More fun trivia about Garibaldi: he was elected to the french parliament, and he caused a stir when he showed up wearing his signature poncho rather than formal clothes. He was also the only french commander in the Franco Russian war to capture a Prussian flag.
Also, he was supposedly invited to fight in the American civil war but refused since he couldn't get the level of command he wanted, although there was a Garibaldi Guard in that war.
Queen Victoria wrote in her diary , about Garibaldi's visit to London, that most of the elite was far too fascinated with him. During the same visit, the servants at the house he was staying sold the water he used to wash himself to collectors.
"If an entire race of human beings, subjugated into slavery by human egoism, has been restored to human dignity, to civilization and human love, this is by your doing and at the price of the most noble lives in America."
I think the most hilarious fun trivia about him -being the unifier of Italy- is that Nice named a square after him in 1870, thus 10 years after _splitting_ from Italy and joining France. And then to add insult to injury at his death the city decided to put a statue of him into the square. So now he stands on a square in France which actually during his lifetime was Italy. Must hurt him every day ;)
You can’t get to those feats with good looks alone. This guy was rizzing [1] as hell when he was in his prime!
[1] Rizz: from the word charisma. As I understand what it means: being amazingly charismatic towards your romantic interests in order to start a conversation with them and ultimately seduce them. It’s similar to the word game in that sense. Younger people seem to use the word rizz nowadays.
Other than being defined as "sexy" this article doesn't add much more than what one would have learnt at school in Italy.
There are so many aspects which are more recently brought him about his campaign (i.e. Making deals with local lords in the south, which allowed today's mafia families to de facto remain in power).
So, if you think this article was interesting, do go dig a bit deeper as it's rather shallow.
I posted it, and agree that it's shallow. I reckon a majority of people outside Europe have never even heard of Garibaldi - as much as that might appall an Italian. The article may be clickbait, but now the reader knows.
Just to offer food for thought, some people in the south of Italy still regard him as a Sardo/French invader and do not buy the “national hero” persona that garibaldi got attributed after the unification.
The article gives the impression "Italy" was always a nation in the making for all of history, just waiting to "unify". It talks of a "national rebirth".
But it's an invention. It never previously existed. Yes the penisula was referred to as Italy for a long time and the language is shared across the area and there are cultural similarities. But none of that automatically makes a nation - you don't have to think hard of counter examples. History could have panned out differently. It still could.
I think the bourgeoisies have been enormously successful in giving the impression that these nation states, whether it be Italy or Germany, or India, etc, that they're inevitable, they're permanent and anything else is a perversion. And Garibaldi was one such whose brilliance was to forge a nation so quickly from so many disparate states.

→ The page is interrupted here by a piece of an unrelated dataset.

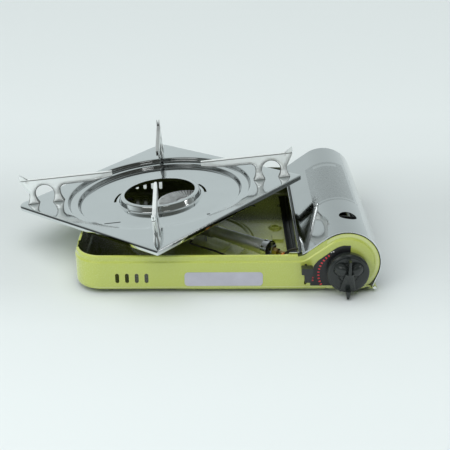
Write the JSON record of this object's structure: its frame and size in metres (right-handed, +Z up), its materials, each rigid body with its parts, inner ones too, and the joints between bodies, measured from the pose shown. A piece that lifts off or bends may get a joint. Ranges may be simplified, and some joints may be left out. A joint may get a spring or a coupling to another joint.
{
  "type": "butane cassette stove",
  "caption": "Low tabletop gas stove: open enamelled pan with a burner, arched hinged cartridge cover, front knob and lock lever, and a loose square drip tray with pan supports.",
  "frame": {"origin": "under the middle of the whole object's box, on the surface that the rubber feet stand on", "axes": "+X to the cartridge cover's side, to the right as seen from the knob; +Y to the back; +Z up"},
  "size_m": [0.4196, 0.3452, 0.1168],
  "materials": {
    "enamel": "glossy green stove enamel",
    "bright_steel": "polished stainless sheet",
    "shield_steel": "rolled bright steel",
    "zinc_steel": "zinc-plated pressed steel",
    "cast_alloy": "as-cast aluminium, slightly rough",
    "burner_alloy": "machined aluminium",
    "brass": "turned brass",
    "knob_black": "satin black moulded plastic",
    "dial_black": "printed film with plain tick marks",
    "plate_grey": "blank satin grey plate",
    "rubber": "black rubber",
    "ceramic": "glazed white ceramic",
    "white_plastic": "natural white acetal",
    "lead_orange": "orange lead insulation"
  },
  "bodies": {
    "root": {"body_pan": "enamel", "rubber_feet": "rubber", "wall_rivets": "zinc_steel", "heat_shield": "shield_steel", "nameplate": "plate_grey", "dial_plate": "dial_black", "regulator_body": "cast_alloy", "regulator_cover": "shield_steel", "nozzle_seat": "brass", "inlet_seal": "rubber", "regulator_bracket": "zinc_steel", "regulator_screws": "zinc_steel", "gas_pipe": "brass", "gas_jet": "brass", "jet_bracket": "zinc_steel", "air_shutter": "bright_steel", "mixing_tube": "zinc_steel", "burner_base": "cast_alloy", "burner_cap": "burner_alloy", "burner_bracket": "zinc_steel", "burner_screws": "zinc_steel", "igniter_electrode": "zinc_steel", "electrode_ceramic": "ceramic", "electrode_clip": "zinc_steel", "ignition_lead": "lead_orange", "piezo_igniter": "knob_black", "piezo_bracket": "zinc_steel", "cartridge_rails": "zinc_steel", "cartridge_guide": "shield_steel", "lever_bracket": "zinc_steel", "lever_pin": "zinc_steel", "rod_guides": "zinc_steel", "hinge_knuckles": "enamel", "hinge_pin": "bright_steel"},
    "cover": {"cartridge_cover": "bright_steel", "cover_hinge_leaf": "zinc_steel"},
    "knob": {"control_knob": "knob_black", "valve_shaft": "brass", "striker_cam": "white_plastic"},
    "piezo": {"piezo_plunger": "white_plastic"},
    "lever": {"lock_lever": "zinc_steel", "lever_cap": "knob_black"},
    "carriage": {"carriage_rod": "shield_steel", "pusher_plate": "shield_steel"},
    "tray": {"drip_tray": "bright_steel", "pan_support_front": "bright_steel", "pan_support_right": "bright_steel", "pan_support_back": "bright_steel", "pan_support_left": "bright_steel"}
  },
  "joints": [
    {"name": "cover_open", "type": "hinge", "parent": "root", "child": "cover", "pos_m": [0.2043, -0.00866, 0.0053], "axis": [0, 1, 0], "range_deg": [0, 85]},
    {"name": "knob_turn", "type": "hinge", "parent": "root", "child": "knob", "pos_m": [0.1727, -0.15766, 0.0285], "axis": [0, -1, 0], "range_deg": [0, 130]},
    {"name": "lever_press", "type": "hinge", "parent": "root", "child": "lever", "pos_m": [0.1272, -0.11966, 0.011], "axis": [1, 0, 0], "range_deg": [0, 18]},
    {"name": "tray_lift", "type": "slide", "parent": "root", "child": "tray", "axis": [0, 0, 1], "range_m": [0, 0.06]},
    {"name": "carriage_slide", "type": "slide", "parent": "root", "child": "carriage", "axis": [0, -1, 0], "range_m": [0, 0.00558]},
    {"name": "piezo_press", "type": "slide", "parent": "root", "child": "piezo", "axis": [-1, 0, 0], "range_m": [0, 0.00502]}
  ],
  "couplings": [
    {"joint": "carriage_slide", "follows": "lever_press", "m_per_rad": 0.01771},
    {"joint": "piezo_press", "follows": "knob_turn", "m_per_rad": 0.002204}
  ]
}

I have happy memories of the struggle to open the Trotsky boxes. In my house we used to have them with cocktails, so it was easiest to just pull out the bar tools and hack away.
I know little more than what is written in Giovanni Guareschi’s work. But he feels more like the Napoleon of Notting Hill. I wonder where Chesterton got his inspiration from…

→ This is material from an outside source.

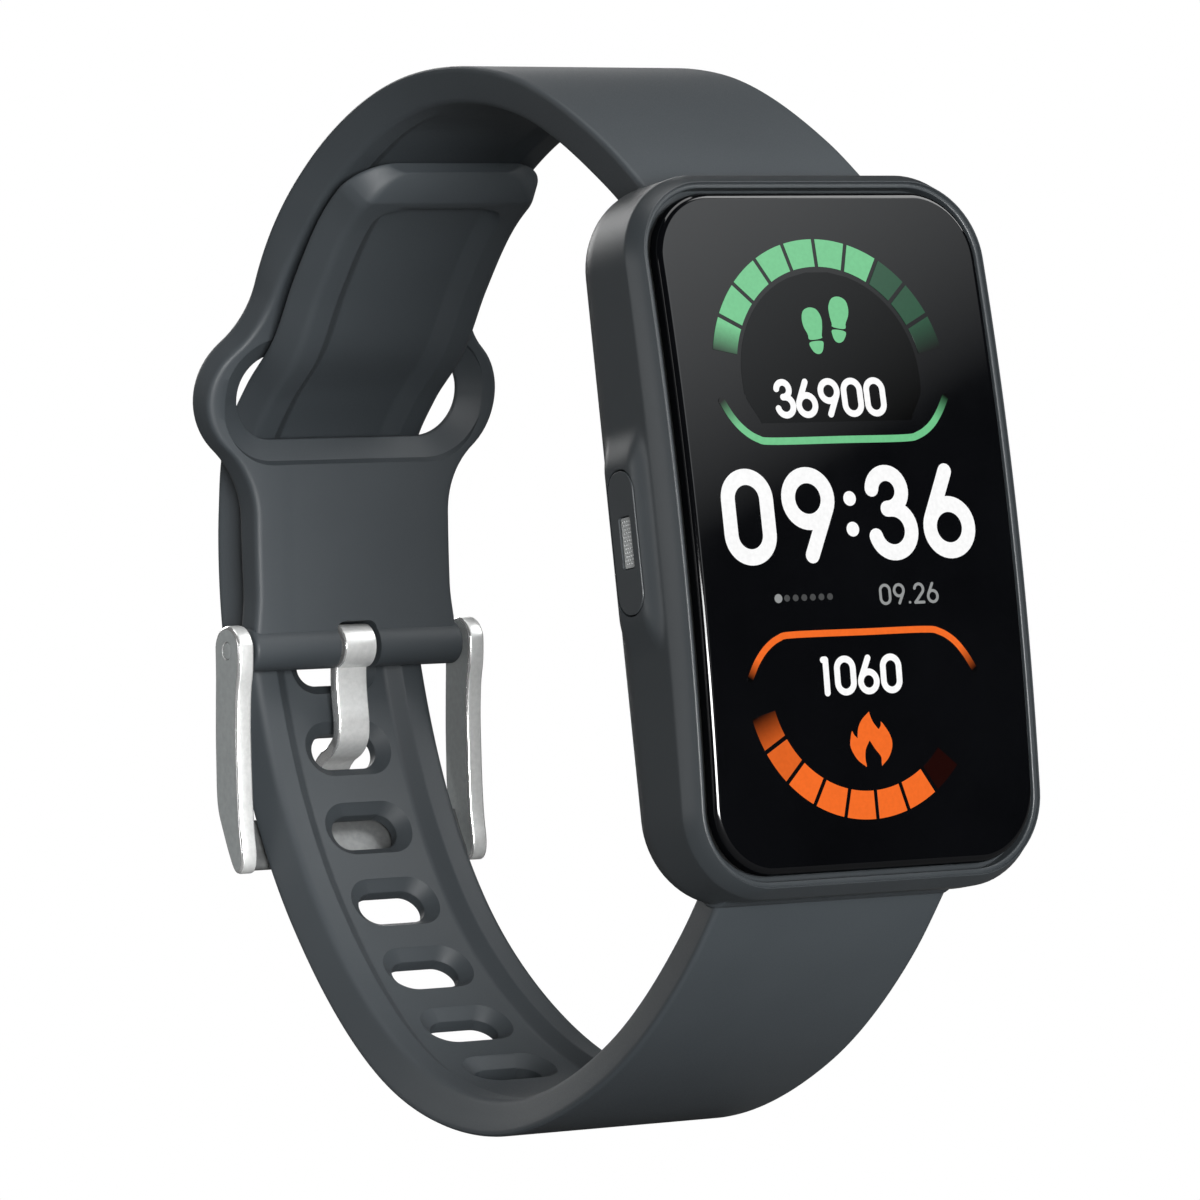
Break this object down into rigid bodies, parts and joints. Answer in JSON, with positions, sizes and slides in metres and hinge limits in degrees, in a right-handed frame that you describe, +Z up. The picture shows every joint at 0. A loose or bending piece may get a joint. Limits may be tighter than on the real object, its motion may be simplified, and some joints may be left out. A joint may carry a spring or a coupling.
{
  "type": "fitness tracker band",
  "caption": "Wrist band with a slim curved-glass touch display case, quick-release silicone strap halves, a keeper loop and a pin buckle, fastened in a loop",
  "frame": {"origin": "centre of the bounding box's base, where the bottom of the fastened loop rests", "axes": "+Z up; the display faces -Y and leans back 10.7 degrees; the side button is on -X"},
  "size_m": [0.0266, 0.0663, 0.0673],
  "materials": {
    "silicone": "satin moulded silicone",
    "case": "satin moulded plastic",
    "lens": "polished, gently curved",
    "window": "polished dark lens",
    "screen": "dark display laminate",
    "steel": "bead blasted with polished edges",
    "inlay": "fine textured",
    "seal": "matte",
    "board": "solder mask",
    "chip": "moulded resin",
    "foil": "pouch foil",
    "flex": "polyimide film",
    "led": "clear resin",
    "gold": "gold plated"
  },
  "bodies": {
    "root": {"case_frame": "case", "back_cover": "case", "front_lens": "lens", "sensor_window": "window", "lens_gasket": "seal", "back_seal": "seal", "button_seal": "seal", "display_panel": "screen", "display_flex": "flex", "inner_chassis": "chip", "main_board": "board", "sensor_board": "board", "shield_can": "steel", "radio_chip": "chip", "battery": "foil", "board_screw_a": "steel", "board_screw_b": "steel", "vibration_motor": "steel", "tact_switch": "chip", "heart_led_a": "led", "heart_led_b": "led", "light_sensor": "chip", "charge_contact_a": "gold", "charge_contact_b": "gold", "strap_upper": "silicone", "strap_lower": "silicone", "upper_bar_tube": "steel", "upper_bar_spring": "steel", "lower_bar_tube": "steel", "lower_bar_spring": "steel", "buckle_pin": "steel"},
    "button": {"side_button": "case", "button_inlay": "inlay"},
    "motor": {"motor_weight": "steel"},
    "buckle": {"buckle_frame": "steel"},
    "prong": {"buckle_prong": "steel"},
    "upper_release": {"upper_release_tip": "steel"},
    "lower_release": {"lower_release_tip": "steel"}
  },
  "joints": [
    {"name": "button_press", "type": "slide", "parent": "root", "child": "button", "axis": [1, 0, 0], "range_m": [0, 0.0004], "stiffness_N_per_m": 400, "springref_m": -0.0005},
    {"name": "motor_spin", "type": "hinge", "parent": "root", "child": "motor", "pos_m": [0.00885, -0.02261, 0.04719], "axis": [0, 0.1857, 0.9826], "continuous": true},
    {"name": "buckle_swing", "type": "hinge", "parent": "root", "child": "buckle", "pos_m": [0.00045, 0.0283, 0.02902], "axis": [1, 0, 0], "range_deg": [0, 5]},
    {"name": "prong_swing", "type": "hinge", "parent": "buckle", "child": "prong", "pos_m": [0.00045, 0.0283, 0.02902], "axis": [1, 0, 0], "range_deg": [0, 2]},
    {"name": "upper_release", "type": "slide", "parent": "root", "child": "upper_release", "axis": [1, 0, 0], "range_m": [0, 0.0012], "stiffness_N_per_m": 200, "springref_m": -0.001},
    {"name": "lower_release", "type": "slide", "parent": "root", "child": "lower_release", "axis": [1, 0, 0], "range_m": [0, 0.0012], "stiffness_N_per_m": 200, "springref_m": -0.001}
  ]
}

He's a unique figure. Running across the world, finding himself constantly drawn to battles for the freedom of this or that group, he had a penchant for winning military campaigns that were then politically squandered by the people he trusted. A committed republican at a time when it was a revolutionary and scandalous position, he won half of Italy for a king he didn't like (and who really didn't like him) and then effectively self-exiled. More than once, he had to be held back by aristocratic leaders scared by his "uppity" plebeian success. And he was as popular as the Beatles - all over Europe, men wanted to die for him and women wanted to run away with him. The difference between him and Napoleon (the real one from Corsica, not Notting Hill) was that he sincerely never wanted to rule anything or anyone.
I can imagine he’s mentioned a lot in Don Camillo since the communist and socialist parties in the first republican election of Italy joined in a coalition called “the Garibaldi front”, but Garibaldi himself was already long dead by then.
stalin's pictures were photoshopped when he was in power, he was actually quite ugly. napoleon similarly was ugly looking but had himself painted as a chad after he betrayed the revolution
More fun trivia about Garibaldi: he was elected to the french parliament, and he caused a stir when he showed up wearing his signature poncho rather than formal clothes. He was also the only french commander in the Franco Russian war to capture a Prussian flag.
Also, he was supposedly invited to fight in the American civil war but refused since he couldn't get the level of command he wanted, although there was a Garibaldi Guard in that war.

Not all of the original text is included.